There’s another subtler advantage: energy. The article mentions HCL hasn’t revealed where it will site its facilities, nor how it plans to secure reliable power. But India’s push toward renewables—and regional initiatives like the Bhutan–India datacenter cooperation to leverage clean energy—hint that HCL may partner rather than build from scratch. That’s smarter capital discipline: let renewables partners own the grid adjacency, HCL owns the orchestration.
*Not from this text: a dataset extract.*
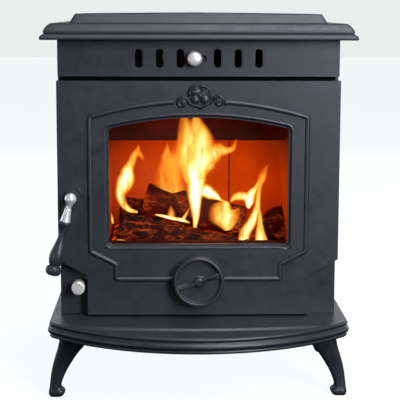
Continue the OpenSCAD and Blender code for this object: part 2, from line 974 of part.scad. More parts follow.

All of which circles back to agentic AI. Once a client’s infrastructure is in place, who manages it? Who tunes the models for sector-specific workloads? Who ensures SLAs are met across hybrid cloud and on-prem deployments? HCL’s answer—its own managed services, powered by the same stack it built—is the full-circle moment. That’s how you move from cost center to margin driver.

The boardroom may nod politely at yet another “AI datacenter” announcement. But if HCL’s go-to-market works—and the $2.4 billion in new bookings is a promising start—the full-stack playbook could become the benchmark for how Indian IT transforms itself, rather than being transformed by cloud giants.

Bottom Line: Own the Stack, Not Just the Slot

HCL’s AI datacenter move isn’t about becoming another AWS. It’s about staying relevant by owning more of the AI value chain—not just the assembly line.

The company knows services margins are under pressure. Its next act depends on moving from hour-based billing to outcome-based offerings, where infrastructure is the base layer, not the whole building. By combining its software portfolio with AI datacenter design, DevOps, and cloud operations, HCL is betting that the real margin plays lie in orchestration and specialization—not raw compute.

And if you’re wondering what this means for competitors like Infosys and TCS: this could be the bellwether moment. When one of India’s “Big Four” announces a full-stack pivot, the others are forced to answer—not just with cloud partnerships, but with vertically integrated offerings of their own.

For clients, that’s a win. A world where AI infrastructure comes from multiple players—each with different strengths in sovereignty, security, and domain depth—is healthier than one dominated by a handful of hyperscalers. HCL’s bet is that the full-stack model is here to stay, and it’s going all in on India to prove it.

As Vijayakumar said: “Benefit disproportionately from the AI-native and AI-amplified opportunities.” The only question left is whether anyone else does, too.